Sh2-106 is thought to be about 2,000 light years from Earth, and has an apparent length of about 3 arcminutes (quite small), giving it an actual length of about 2 light years.

If you look at the uncrooped version, you will see lots of faint nebulosity/dust in the image.


 

Technical Information:

Ha:OIII:L:R:G:B: 570:660:375:105:180:240 (a total of over 35 hours of light-frame exposure time); luminance, red and green exposures were all 15-minute exposures; blue all 20-minute exposures; Ha and OIII were all 30-minute exposures. The luminance layer consisted of a blend of: (i) 25 fifteen-minute images through the luminance filter, and (ii) 19 Thirty-minute images through the Ha filter. The red channel is a blend of the red-filtered data and the Ha-filtered data; the green channel is a blend of the green-filtered data and the OIII-filtered data, and the blue channel is a blend of the blue-filtered data and the OIII data. The OIII emissions were markedly weaker than the Ha emissions, so only applied very small influence on the image (primarily changing the hue of the brightest part of the nebula itself).

Equipment: RC Optical Systems 14.5 inch Ritchey-Chretien carbon fiber truss telescope, with ion-milled optics and RCOS field flattener, at about f/9, and an SBIG STX-16803 camera with internal filter wheel (SBIG filter set), guided by an SBIG AO-X, all riding on a Bisque Paramount ME German Equatorial Mount.

Image Acquisition/Camera Control: Maxim DL, controlled with ACP Expert/Scheduler, working in concert with TheSky X.
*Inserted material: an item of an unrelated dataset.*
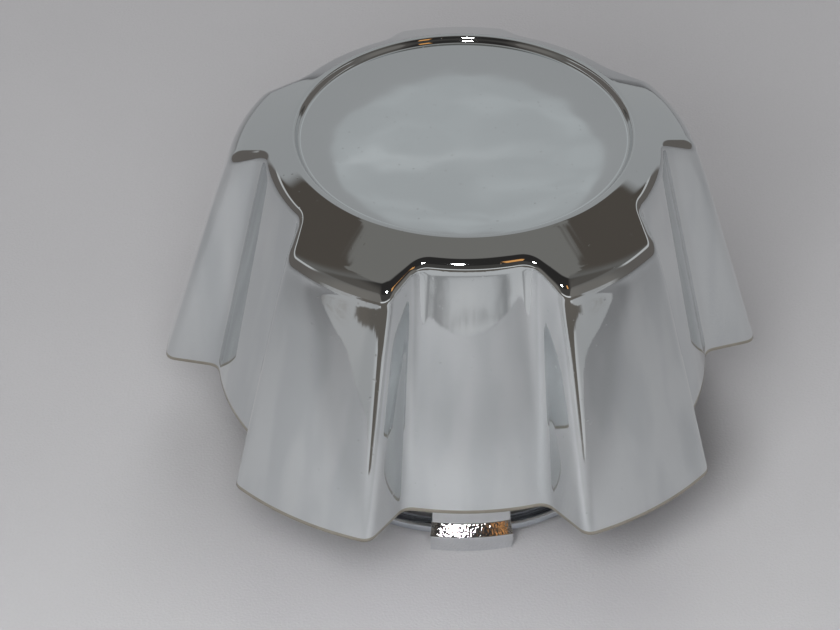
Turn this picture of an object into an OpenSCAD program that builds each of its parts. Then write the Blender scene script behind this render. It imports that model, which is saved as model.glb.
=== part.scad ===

Processing: All images calibrated (darks, bias and sky flats), aligned, combined and cropped in Pixinsight. Color combine in Pixinsight. Some finish work (background neutralization, color calibration, NB blend, deconvolution, multiscale linear transform, HDR multiscale transform, and noise reduction) done in Pixinsight; some cleanup finish work was done in Photoshop CC.

Location: Data acquired remotely from Sierra Remote Observatories, Auberry, California, USA.

Date: Images taken on many nights in April, May and June of 2022. Image posted July 24, 2022.

Date: Image scale of full-resolution image: 0.56 arcseconds per pixel.

Seeing: Generally good; luminance images varied in FWHM from 1.7 to 2.5 arcseconds.